Clearly, the president's stimulus plan, health care bill, and multitude of new financial regulations have failed to address everyday Americans' economic concerns, leaving him with an approval rating of just over 40 percent. Furthermore, his "green" base is left questioning his commitment to their environmental agenda due to his inability to follow through on the campaign promise of an economy-wide cap-and-trade scheme, and his most recent move to pull back on new ozone regulations whose cost the EPA itself pegged at $2 billion to $90 billion.

Perhaps to make it up to this voting bloc, the president has decided to renew his attack on traditional energy sources. But the effects will only further burden those struggling with financial uncertainty.

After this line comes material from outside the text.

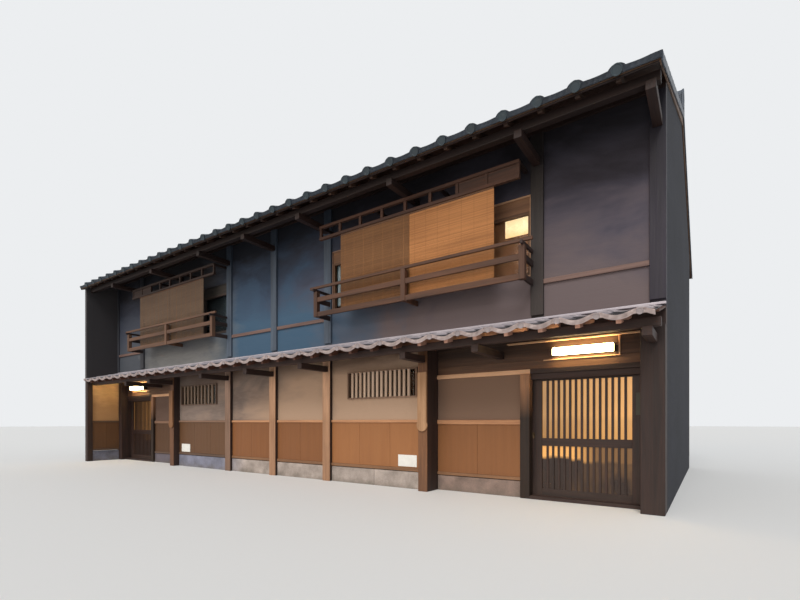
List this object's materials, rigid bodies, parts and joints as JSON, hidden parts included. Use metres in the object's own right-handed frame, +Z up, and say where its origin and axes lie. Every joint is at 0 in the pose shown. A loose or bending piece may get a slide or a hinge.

In the president's sights are the dual capacity exemption and section 199 manufacturing deduction. Dual capacity boosts American competitiveness in the global marketplace by ensuring U.S. companies are not taxed on income once abroad and again domestically; section 199 is a job creation deduction that goes beyond the oil and gas industry (which supports 9 million jobs overall today). Though wholesale reform is a better option, these provisions at least help to compensate for the U.S. Tax Code's shortcomings, and eliminating them would cost Montana over 1,100 jobs next year.

This is a sobering conclusion of a study from Louisiana State University Professor Joseph Mason that uses standard government economic modeling. The analysis also indicates that these changes would decrease economic output in Montana by $331 million.

Even though the tax shakedown would only be aimed at certain oil and gas companies, the damage would spread beyond the energy business.

Because domestic energy firms are integrated into the larger economy, requiring services and parts like any other company, the losses would hurt many sectors; manufacturing, retail trade, finance and insurance, educational services, health care and even social assistance would all be affected. Ironically, governments themselves could take a financial hit over the long run. At the federal level, far from adding to funds to address the debt, net taxes, payments, and fees collected could fall by over $53 billion due to the slowdown in industry activity and reduced employment. Through 2020, state and local tax revenue would decrease by $29.3 million.

These debilitating setbacks may be slightly mitigated by other portions of the president's "Stimulus II" plan (such as extended tax reductions), but they are at best modest, temporary measures. Ballooning regulatory costs, a high corporate tax rate and the constant threat of punitive tax treatment have left many businesses reluctant to hire.

Yet, opportunities abound. If the president would embrace developing the oil and gas-based energy we need, there are over 1.4 million new jobs to be had, according to a recent Wood Mackenzie study. Tax reform, regulatory restraint, and a rollback in federal borrowing would help as well. Montana lawmaker Max Baucus sits on the recently created "Super Committee" charged with deficit reduction recommendations, and hopefully he realizes that job growth, not job-killing oil and gas tax increases, will beat the recession in Montana.

(Pete Sepp serves as executive vice president of the National Taxpayers Union.)